Whatever the cause, this stretch at the extreme outer edge is like another world, an alien landscape of tumbled masonry and exposed pipes, of shadow even in the brightness of morning. Of loneliness. I don’t see a living soul anywhere out here. The wind makes a mournful sound as it wanders through the wreckage of a city.

But alone is good. Alone is safe. Surely somewhere out here amid the devastation is a place where I can hide until nightfall.

Then I hear voices behind me.

“There she is! Get her!”

I dodge behind what was once the wall of a clothing store. A faded sign still clings by one bolt to the lopsided masonry, advertising the latest fashions at a reasonable price. Just as I disappear behind the cover, a spray of bullets embeds itself in the wall. I have the impression that this time the miss isn’t deliberate.

“Take her alive!” I hear someone shout, but I can’t tell if it’s Rook. There are reasons other than compassion why the Greenshirts and the Center might prefer to have me taken alive rather than gunned down in the street. Torture. Interrogation. A public example to the citizens of Eden . . .

I break cover to dash as fast as I’m able to the next crumbled edifice. A quick backward glance shows them moving slowly in tactical formation, as if they’re expecting to be attacked themselves.
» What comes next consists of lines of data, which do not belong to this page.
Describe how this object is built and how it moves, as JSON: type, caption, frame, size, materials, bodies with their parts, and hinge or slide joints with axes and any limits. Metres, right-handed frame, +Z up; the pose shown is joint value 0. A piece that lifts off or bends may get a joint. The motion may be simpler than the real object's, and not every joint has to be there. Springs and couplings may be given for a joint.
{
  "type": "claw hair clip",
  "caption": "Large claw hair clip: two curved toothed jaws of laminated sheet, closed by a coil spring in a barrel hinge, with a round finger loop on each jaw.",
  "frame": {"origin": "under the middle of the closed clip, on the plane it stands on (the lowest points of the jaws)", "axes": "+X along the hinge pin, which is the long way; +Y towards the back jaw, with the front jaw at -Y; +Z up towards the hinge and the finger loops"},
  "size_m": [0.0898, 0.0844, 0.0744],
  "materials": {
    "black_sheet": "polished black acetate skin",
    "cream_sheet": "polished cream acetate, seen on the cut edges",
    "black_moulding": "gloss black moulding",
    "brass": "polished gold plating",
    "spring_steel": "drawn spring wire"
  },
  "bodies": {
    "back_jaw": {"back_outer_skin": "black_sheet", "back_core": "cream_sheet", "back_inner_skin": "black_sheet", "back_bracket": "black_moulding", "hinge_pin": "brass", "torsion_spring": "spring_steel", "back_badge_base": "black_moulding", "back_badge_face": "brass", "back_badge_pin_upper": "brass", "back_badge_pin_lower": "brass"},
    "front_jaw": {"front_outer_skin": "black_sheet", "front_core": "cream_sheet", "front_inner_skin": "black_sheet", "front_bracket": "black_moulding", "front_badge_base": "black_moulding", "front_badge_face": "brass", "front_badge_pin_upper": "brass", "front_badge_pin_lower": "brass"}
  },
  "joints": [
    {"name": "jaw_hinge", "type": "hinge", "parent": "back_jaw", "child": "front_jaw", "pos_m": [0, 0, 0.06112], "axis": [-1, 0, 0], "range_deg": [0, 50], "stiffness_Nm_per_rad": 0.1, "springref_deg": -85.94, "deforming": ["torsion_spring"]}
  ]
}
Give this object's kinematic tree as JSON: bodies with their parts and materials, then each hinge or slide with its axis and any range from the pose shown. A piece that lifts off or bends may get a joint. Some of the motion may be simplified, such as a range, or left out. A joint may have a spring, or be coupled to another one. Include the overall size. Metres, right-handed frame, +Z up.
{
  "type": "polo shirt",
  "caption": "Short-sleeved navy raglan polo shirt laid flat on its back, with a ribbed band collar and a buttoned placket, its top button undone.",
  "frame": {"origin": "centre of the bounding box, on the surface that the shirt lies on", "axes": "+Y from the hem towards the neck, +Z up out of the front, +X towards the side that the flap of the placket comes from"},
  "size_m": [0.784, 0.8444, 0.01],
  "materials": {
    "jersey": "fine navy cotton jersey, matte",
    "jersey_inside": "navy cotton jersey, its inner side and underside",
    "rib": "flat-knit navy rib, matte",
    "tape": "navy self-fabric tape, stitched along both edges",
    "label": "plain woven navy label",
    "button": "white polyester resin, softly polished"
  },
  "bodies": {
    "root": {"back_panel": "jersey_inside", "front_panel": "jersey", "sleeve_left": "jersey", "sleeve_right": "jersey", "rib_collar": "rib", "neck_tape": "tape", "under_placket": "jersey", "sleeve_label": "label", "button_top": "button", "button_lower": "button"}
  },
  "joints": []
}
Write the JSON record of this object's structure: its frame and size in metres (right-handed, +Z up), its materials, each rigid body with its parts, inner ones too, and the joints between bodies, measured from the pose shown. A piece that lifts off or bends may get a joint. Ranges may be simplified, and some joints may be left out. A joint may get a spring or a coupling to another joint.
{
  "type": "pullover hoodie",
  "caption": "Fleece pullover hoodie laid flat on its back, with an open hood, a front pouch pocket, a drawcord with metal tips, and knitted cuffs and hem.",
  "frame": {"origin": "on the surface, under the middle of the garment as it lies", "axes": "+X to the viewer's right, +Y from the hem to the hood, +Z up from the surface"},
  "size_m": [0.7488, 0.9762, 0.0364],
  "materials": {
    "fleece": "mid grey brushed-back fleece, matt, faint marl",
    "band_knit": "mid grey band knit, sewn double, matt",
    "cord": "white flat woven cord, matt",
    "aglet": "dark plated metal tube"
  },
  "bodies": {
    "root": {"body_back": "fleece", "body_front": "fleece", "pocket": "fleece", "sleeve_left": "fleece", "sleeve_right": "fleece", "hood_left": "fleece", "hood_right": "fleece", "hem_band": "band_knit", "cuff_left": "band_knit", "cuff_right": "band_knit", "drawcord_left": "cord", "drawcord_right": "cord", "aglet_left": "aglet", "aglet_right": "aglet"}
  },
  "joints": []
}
Maybe out here in this outlaw place they have more to worry about than me. I thank my lucky stars. I’m so slow now that if they pursued me at speed, I’d have no hope. But as long as they move in that cautious, stalking, defensive way, I can limp fast enough to stay ahead of them.

For a while, anyway. Until my ankle gives out, or I make a wrong turn and get cornered.

Panting, I lean against a wall riddled with what look like old bullet holes. What on Earth happened out here? My leg muscles are starting to twitch in protest, and my side is cramped, but my ankle has swollen enough that, for a little while anyway, the nerves are too pinched to hurt much. I know it won’t last, and any minute the stabbing pain will start. I just hope the ankle can bear my weight.